At the time of the torture of Abu Zubaydah and Abd al-Rahim al-Nashiri, the CIA was operating secret prisons in several locations, including within Lithuania and Romania.
Lithuania and Romania have both been ordered by the European Court of Human Rights (ECHR) to pay €100,000 (£88,000; $117,000) in damages to the two men. The court was unable to gain access to speak with the two men at Guantanamo.
The CIA managed to keep the so-called “black sites” they used for interrogation a secret for many years after 9/11, though the revelation of the sites eventually led to considerable concern and debate in the US and abroad about the conditions at the sites.

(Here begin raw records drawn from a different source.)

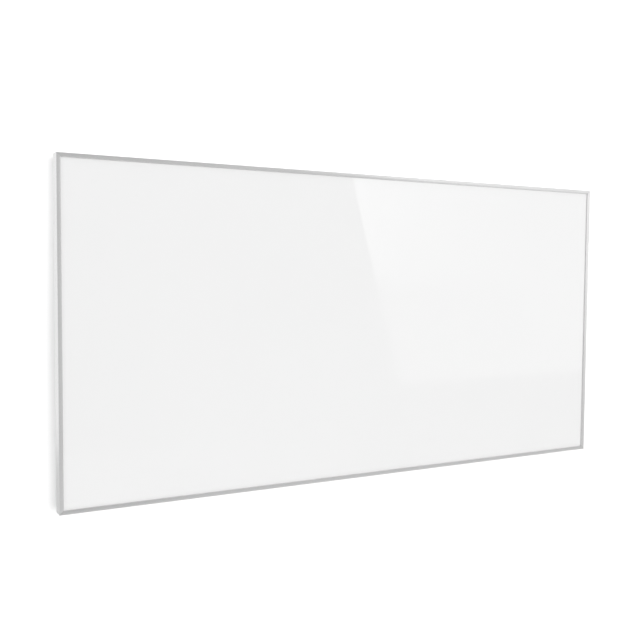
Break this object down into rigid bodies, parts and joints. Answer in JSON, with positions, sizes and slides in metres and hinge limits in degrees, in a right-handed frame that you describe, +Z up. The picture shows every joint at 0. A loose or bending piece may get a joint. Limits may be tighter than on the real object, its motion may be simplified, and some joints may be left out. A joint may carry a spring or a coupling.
{
  "type": "infrared panel heater",
  "caption": "Slim wall-hung infrared heating panel: white glass face in a mitred aluminium frame, keyhole brackets and wall standoffs behind it.",
  "frame": {"origin": "on the wall plane, at the centre of the four wall screws", "axes": "+X along the panel to the right as seen from the room, +Y into the wall, +Z up"},
  "size_m": [1.2, 0.05, 0.6],
  "materials": {
    "white_glass": "white-printed tempered glass, gloss",
    "gasket_silicone": "white silicone, matte",
    "frame_aluminium": "satin anodised",
    "cast_key": "die-cast",
    "zinc_screw": "zinc plated",
    "carbon_film": "printed carbon film",
    "copper": "bare copper strip",
    "tinned_brass": "tinned brass",
    "glass_fibre_sheet": "glass-fibre laminate",
    "reflector_foil": "bright foil",
    "insulation_wool": "pressed mineral wool board",
    "cutout_case": "plated steel case",
    "back_plate_steel": "white powder coat, satin",
    "box_plastic": "moulded, fine texture",
    "terminal_plastic": "moulded nylon",
    "gland_plastic": "moulded nylon",
    "gland_rubber": "soft rubber, matte",
    "lead_brown": "silicone insulation",
    "lead_blue": "silicone insulation",
    "lead_green_yellow": "silicone insulation",
    "rivet_aluminium": "plain",
    "bracket_steel": "galvanised sheet",
    "standoff_steel": "turned, nickel plated"
  },
  "bodies": {
    "wall_standoffs": {"wall_standoff_top_left": "standoff_steel", "wall_standoff_top_right": "standoff_steel", "wall_standoff_bottom_left": "standoff_steel", "wall_standoff_bottom_right": "standoff_steel"},
    "panel": {"front_glass": "white_glass", "glass_gasket": "gasket_silicone", "frame_top": "frame_aluminium", "frame_bottom": "frame_aluminium", "frame_left": "frame_aluminium", "frame_right": "frame_aluminium", "corner_key_top_left": "cast_key", "corner_key_top_right": "cast_key", "corner_key_bottom_left": "cast_key", "corner_key_bottom_right": "cast_key", "corner_key_screws": "zinc_screw", "heating_film": "carbon_film", "busbar_top": "copper", "busbar_bottom": "copper", "busbar_tabs": "tinned_brass", "cover_sheet": "glass_fibre_sheet", "reflector_foil": "reflector_foil", "insulation_board": "insulation_wool", "thermal_cutout": "cutout_case", "cutout_strap": "reflector_foil", "back_plate": "back_plate_steel", "back_plate_screws": "zinc_screw", "junction_box_base": "box_plastic", "junction_box_lid": "box_plastic", "junction_box_lid_screws": "zinc_screw", "junction_box_rivets": "rivet_aluminium", "terminal_block": "terminal_plastic", "terminal_clamps": "tinned_brass", "terminal_screws": "zinc_screw", "terminal_fixing_screws": "zinc_screw", "earth_stud": "zinc_screw", "earth_nut": "zinc_screw", "earth_tag": "tinned_brass", "cable_gland_body": "gland_plastic", "cable_gland_locknut": "gland_plastic", "cable_gland_seal": "gland_rubber", "cable_gland_dome_nut": "gland_plastic", "lead_grommet": "gland_rubber", "live_lead": "lead_brown", "link_lead": "lead_brown", "neutral_lead": "lead_blue", "earth_lead": "lead_green_yellow", "hanger_rivets": "rivet_aluminium", "hanger_bracket_top_left": "bracket_steel", "hanger_bracket_top_right": "bracket_steel", "hanger_bracket_bottom_left": "bracket_steel", "hanger_bracket_bottom_right": "bracket_steel"}
  },
  "joints": [
    {"name": "lift_off", "type": "slide", "parent": "wall_standoffs", "child": "panel", "axis": [0, 0, 1], "range_m": [0, 0.012]}
  ]
}
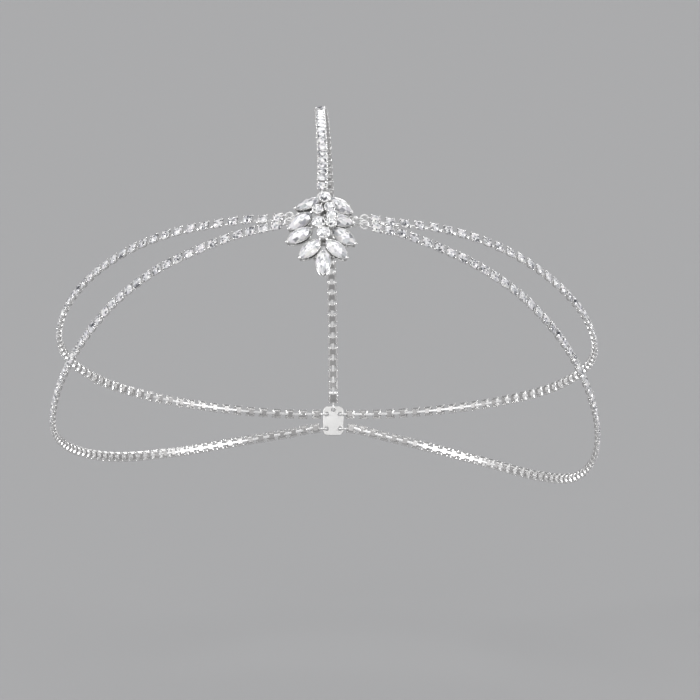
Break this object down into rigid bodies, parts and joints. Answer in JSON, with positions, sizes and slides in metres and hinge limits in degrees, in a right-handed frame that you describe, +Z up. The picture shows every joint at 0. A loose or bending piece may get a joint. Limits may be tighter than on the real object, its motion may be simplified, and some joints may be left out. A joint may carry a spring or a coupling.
{
  "type": "head chain tiara",
  "caption": "Silver-toned head chain worn as a tiara: a leaf spray of clear stones at the hairline, cup-chain strands round both sides of the head and one over the crown.",
  "frame": {"origin": "top of the wearer's head, level with the inner face of the crown strand where it crosses the highest point of the head", "axes": "+X to the right as the wearer is looked at from the front (the wearer's left), -Y the way the wearer faces, +Z up"},
  "size_m": [0.1584, 0.1838, 0.1154],
  "materials": {
    "silver_setting": "bright rhodium-like plating on cast cups, darker in the gaps under the stones",
    "silver_links": "bright plated round wire",
    "silver_plate": "plain plated sheet, lightly brushed",
    "cup_chain": "bright plated four-claw cups with clear cut stones and flat links",
    "leaf_crystal": "clear cut glass with a mirror-foiled back",
    "round_crystal": "clear cut glass with a mirror-foiled back"
  },
  "bodies": {
    "root": {"ornament_setting": "silver_setting", "petal_bottom": "leaf_crystal", "petal_low_left": "leaf_crystal", "petal_low_right": "leaf_crystal", "petal_side_left": "leaf_crystal", "petal_side_right": "leaf_crystal", "petal_high_left": "leaf_crystal", "petal_high_right": "leaf_crystal", "petal_top_left": "leaf_crystal", "petal_top_right": "leaf_crystal", "round_crest": "round_crystal", "round_high_left": "round_crystal", "round_high_right": "round_crystal", "round_mid_right": "round_crystal", "round_low_right": "round_crystal", "round_mid_left": "round_crystal", "round_foot": "round_crystal", "ring_left_upper": "silver_links", "ring_left_lower": "silver_links", "ring_right_upper": "silver_links", "ring_right_lower": "silver_links", "ring_crest": "silver_links", "strand_left_upper": "cup_chain", "strand_left_lower": "cup_chain", "strand_right_upper": "cup_chain", "strand_right_lower": "cup_chain", "strand_crown": "cup_chain", "back_plate": "silver_plate"}
  },
  "joints": []
}
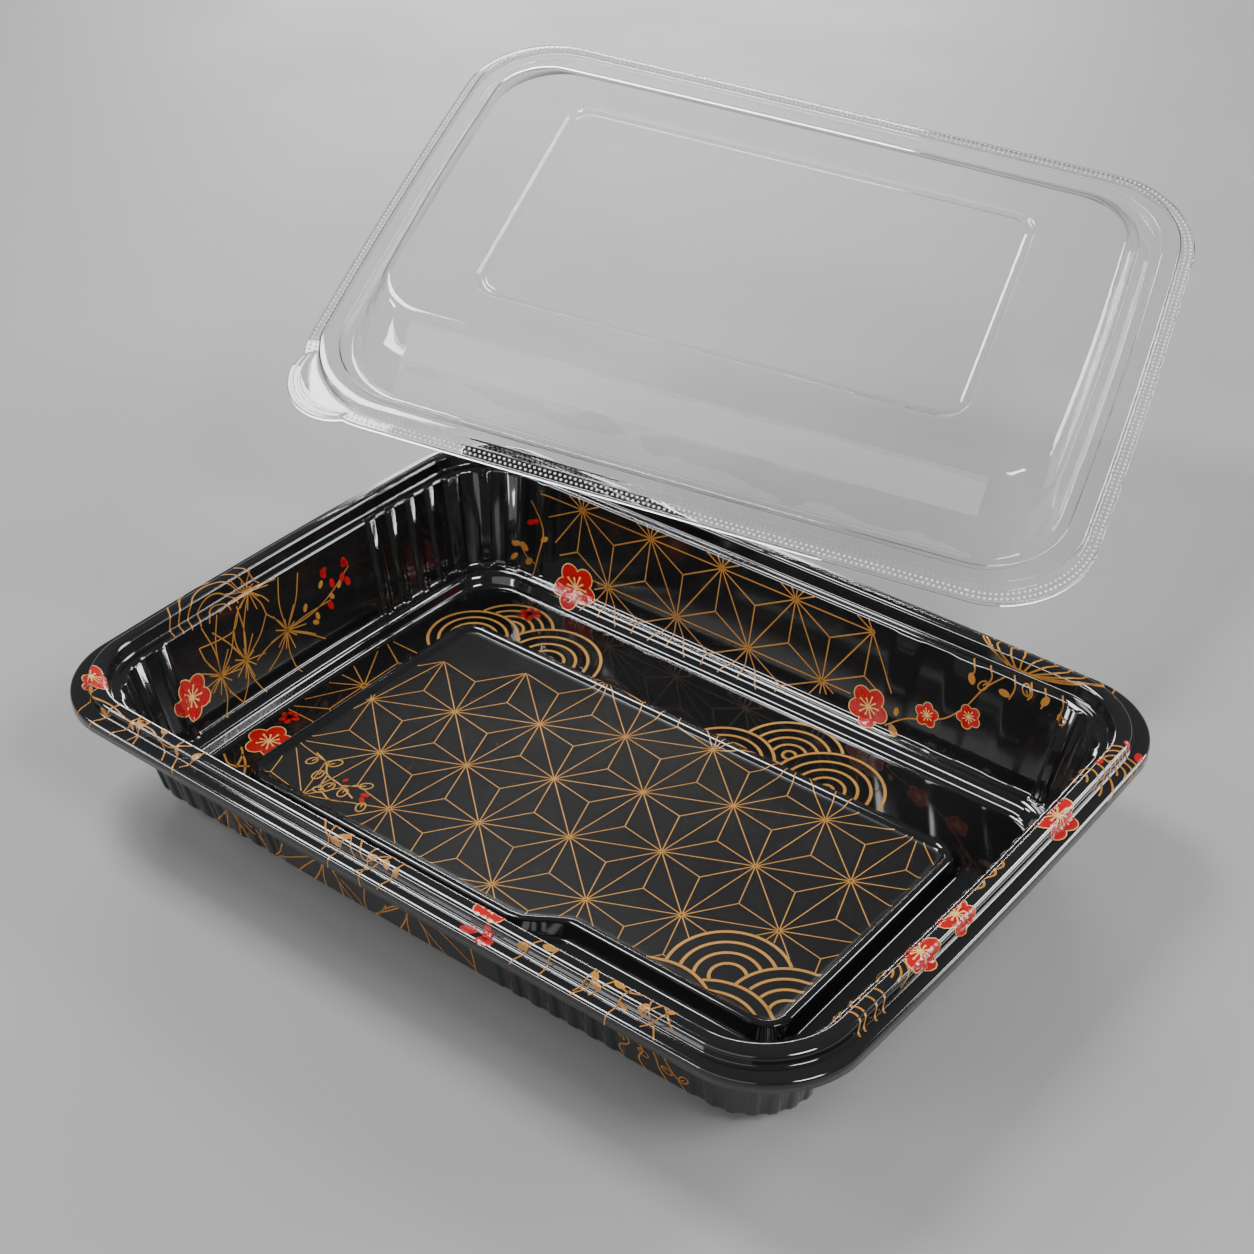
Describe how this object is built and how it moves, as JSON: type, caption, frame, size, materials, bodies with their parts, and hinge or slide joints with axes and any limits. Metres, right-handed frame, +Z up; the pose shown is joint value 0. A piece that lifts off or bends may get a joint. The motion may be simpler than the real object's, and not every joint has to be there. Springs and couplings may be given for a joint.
{
  "type": "sushi box",
  "caption": "Rectangular takeaway sushi box: a shallow black printed tray with fluted walls and a raised floor panel, and a separate clear domed lid lifted off behind it.",
  "frame": {"origin": "on the resting plane, under the middle of the common outline of tray and lid", "axes": "+Z up; +X along the tray's long sides; +Y towards the tray's back, where the lid is held"},
  "size_m": [0.3074, 0.341, 0.1171],
  "materials": {
    "black_tray": "glossy black formed sheet, printed with gold lines and red blossoms",
    "clear_lid": "clear glossy plastic sheet"
  },
  "bodies": {
    "root": {"tray": "black_tray", "lid": "clear_lid"}
  },
  "joints": []
}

In some of the sites, interrogators used tactics like water boarding, which are considered by many to be forms of torture, and have been criticised for what detractors say is the method’s tendency to reveal false information.
The ECHR, in its ruling, said that Romania hosted one of those black site prisons from 2003 to 2005, and that Abd al-Nashiri was subject to “inhuman treatment… which Romania had enabled by co-operating with the CIA.”
The courts produced the same ruling against Lithuania, which hosted a black site prison from 2005 to 2006. There, Abu Zubaydah was subjected to a similarly harsh detention regime, according to ECHR.
The ECHR ruling noted that the two men were not treated to the harshest treatments while in Lithuania and Romania, but that both countries had helped the CIA and did not properly investigate the conditions of the prisoners. The countries then allowed the two men to be transferred to other prisons, where they had a “foreseeable serious risk of further ill treatment”.